Melakukan pilihan sendiri secara cermat terhadap ilmu dan guru dimaksudkan
agar tholib tidak meninggalkan ilmu dan gurunya itu, sebelum dia dinyatakan
selesai dalam berguru. Sebab meninggalkan ilmu dan guru sebelum saat dinyatakan
selesai adalah desersi dan itu sangat menyakitkan. Dengan demikian sulit ilmu
yang sudah dia kuasai bermanfaat. Memilih rekan adalah suatu yang tidak boleh
di abaikan oleh tholib. Rekan itu harus serasi, yang mau dan mampu diajak
rembugan, musyawarah, berakhlak terpuji.
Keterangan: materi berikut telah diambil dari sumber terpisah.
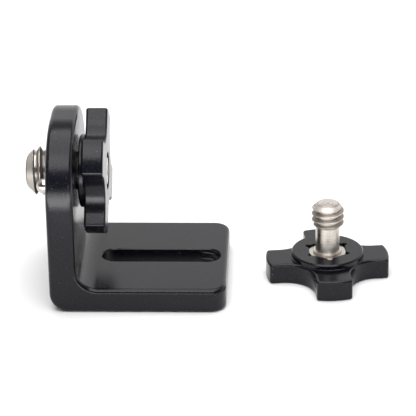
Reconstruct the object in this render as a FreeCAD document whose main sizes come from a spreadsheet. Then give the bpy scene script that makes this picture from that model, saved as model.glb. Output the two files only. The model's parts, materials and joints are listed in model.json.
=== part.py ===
"""L-bracket with two captive thumbscrews, for rigging lights and cameras.

Row frame: the origin is on the underside of the base, at the middle of its slot.
+X runs along the base away from the leg, +Y across the bracket, +Z up.
All lengths are millimetres and live in the spreadsheet "Dimensions".
"""
import FreeCAD, Part
import math
import os

import Sketcher

os.makedirs("parts", exist_ok=True)

V = FreeCAD.Vector
doc = FreeCAD.newDocument("SwivelBracket")

# ------------------------------------------------------------------ dimensions
TABLE = [
    # L-bracket
    ("leg_to_origin", 20.85, "outer face of the leg to the slot's middle"),
    ("base_end", 13.2, "slot's middle to the free end of the base"),
    ("bracket_width", 31.2, "width of the leg and of the base"),
    ("leg_thick", 5.2, "leg thickness"),
    ("base_thick", 4.8, "base thickness"),
    ("leg_height", 34.9, "underside to the top of the leg"),
    ("heel_radius", 3.6, "outside corner between leg and base"),
    ("root_fillet", 4.2, "inside corner between leg and base"),
    ("arch_radius", 13.4, "rounded shoulders of the leg"),
    ("plan_radius", 3.1, "corners of the free end of the base"),
    ("edge_radius", 0.9, "rounding along every outside edge"),
    ("slot_centres", 17.8, "distance between the slot's end centres"),
    ("slot_half", 2.83, "half the width of the slot"),
    ("slot_break", 0.22, "edge break round the slot"),
    ("quarter_major", 3.175, "major radius of the 1/4-20 thread"),
    ("quarter_pitch", 1.27, "pitch of the 1/4-20 thread"),
    ("axis_height", 23.07, "underside to the swivel axis"),
    ("tapped_radius", 3.97, "minor radius of the 3/8-16 hole in the leg"),
    ("tapped_break", 0.55, "countersink of the 3/8-16 hole"),
    ("locator_offset", 7.35, "locating pin to the swivel axis"),
    ("locator_radius", 1.55, "locating pin radius"),
    ("locator_depth", 3.6, "length of the pin inside the leg"),
    ("locator_reach", 2.4, "length of the pin outside the leg"),
    # star knob, the same for both thumbscrews
    ("knob_radius", 12.2, "radius over the lobes"),
    ("knob_body", 4.2, "thickness of the lobes"),
    ("knob_total", 5.3, "thickness at the boss"),
    ("lobe_half", 3.5, "half the width of a lobe"),
    ("scallop_radius", 5.75, "radius of the hollow between lobes"),
    ("lobe_corner", 0.55, "upright corners of the lobes"),
    ("knob_soften", 0.45, "rounding of the knob's edges"),
    ("boss_radius", 7.12, "radius of the boss"),
    ("boss_break", 0.25, "chamfer on the boss"),
    ("boss_foot", 0.12, "cove at the foot of the boss"),
    ("hex_half", 3.675, "half the width across flats of the recess"),
    ("hex_depth", 1.9, "depth of the hexagonal recess"),
    ("relief_radius", 0.55, "relief holes at the recess corners"),
    ("relief_circle", 4.15, "radius of the circle the reliefs sit on"),
    ("cbore_radius", 3.7, "counterbore in the face of the knob"),
    ("cbore_depth", 2.6, "depth of the counterbore"),
    ("web_hole", 1.7, "radius of the hole through the web"),
    # studs
    ("stud_hex_half", 3.6, "half the width across flats of the stud's base"),
    ("stud_hex_high", 1.55, "height of the stud's hexagonal base"),
    ("stud_hex_crown", 3.62, "radius where the crown chamfer starts"),
    ("slot_stud_collar", 2.85, "collar radius, 1/4-20 stud"),
    ("slot_stud_neck", 2.375, "neck radius, 1/4-20 stud"),
    ("slot_stud_shank", 5.5, "boss face to the first thread, 1/4-20 stud"),
    ("slot_stud_long", 10.15, "boss face to the tip, 1/4-20 stud"),
    ("slot_stud_lead", 1.05, "chamfer at the tip, 1/4-20 stud"),
    ("swivel_major", 4.7625, "major radius of the 3/8-16 thread"),
    ("swivel_stud_collar", 3.5, "collar radius, 3/8-16 stud"),
    ("swivel_stud_neck", 3.9, "neck radius, 3/8-16 stud"),
    ("swivel_stud_shank", 6.5, "boss face to the first thread, 3/8-16 stud"),
    ("swivel_stud_long", 10.55, "boss face to the tip, 3/8-16 stud"),
    ("swivel_stud_lead", 1.9, "chamfer at the tip, 3/8-16 stud"),
    ("stud_bore", 1.55, "radius of the bore for the retaining screw"),
    ("stud_bore_depth", 5.2, "depth of that bore from the base"),
    # retaining screw and washer
    ("screw_radius", 1.5, "M3 thread radius"),
    ("screw_length", 6.0, "length under the head"),
    ("head_radius", 2.75, "head radius"),
    ("head_high", 2.0, "head height"),
    ("head_break", 0.2, "chamfer on the head"),
    ("socket_half", 1.0, "half the width across flats of the socket"),
    ("socket_depth", 1.2, "depth of the socket"),
    ("washer_radius", 3.5, "washer outside radius"),
    ("washer_hole", 1.6, "washer hole radius"),
    ("washer_thick", 0.5, "washer thickness"),
    ("washer_break", 0.1, "washer edge break"),
    # where the thumbscrews are
    ("boss_gap", 0.3, "boss face of the swivel knob to the leg"),
    ("swivel_turn", 36.6, "turn of the swivel knob about its axis, degrees"),
    ("loose_x", 32.87, "loose thumbscrew, along the base"),
    ("loose_y", 1.6, "loose thumbscrew, across the base"),
    ("loose_turn", 6.5, "turn of the loose thumbscrew, degrees"),
]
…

Pendek kata dia harus serekan yang
kebaikaannya bisa kamu curi. Sebab "at thob'u saroqo", tabiat itu
pasti mencuri, punya dampak dan sangat mempengaruhi perilaku dan penilaian.
AT-
TALKHIS AL MUDAWWAN
1.
Mencari Ilmu harus dengan niat menghilangkan kebodohan untuk selanjutnya
menggapai ridha Allah.
2.
2. Mencari dengan terjun kelubuk pendidikan, berarti mencurahkan segala yang
ada pada diri untuk mendapatkan manfaat yang sebesar-besarnya.
3.
Ilmu yang kelak diperoleh harus mejadi wasilah menuju kepada takwa, yang
tentu akan mengangkat derajat mulia disisi Allah.
4.
Ilmu adalah cahaya, anugerah dan karunia Allah, yang untuk mencapainya
antara lain lewat perantaraan guru. Kalaupun tanpa guru yaitu dengan membaca,
menurut konsep Al-Qur'an harus dengan atas nama Allah.
5.
Ilmu yang membuat orang mulia dan terhormat, dan mencurahkan manfaat yang
sebesar-besarnya itu, sangat pada tempatnya untuk dita'dhimkan. Adalah
terjemahan dari rasa terima kasih yang besar dan penghargaan yang mendalam.
6.
Menta'dhimkan guru sebagai rasa terima kasih yang nota bene ahlul ilmi itu
adalah pada tempatnya, sangaat layak dan terpuji. Dan adalah berarti menta'dhimkan
ilmu itu sendiri.
7.
Menta'dhimkan harus berarti pula tidak membuat yang bersangkutan merasa
tertekan dari arah manapun, langsung atau tidak langsung.
8.
Ta'dhim bukanlah ta'abbud. Namun bisa saja laku ta'dhim karena menjalankan
perintah syari'. Menjalankan perintahnya berarti juga ta'abbud.
9.
Mencari ilmu dengan konsep TMT membuat tholib sadar posisi dan ikhlas.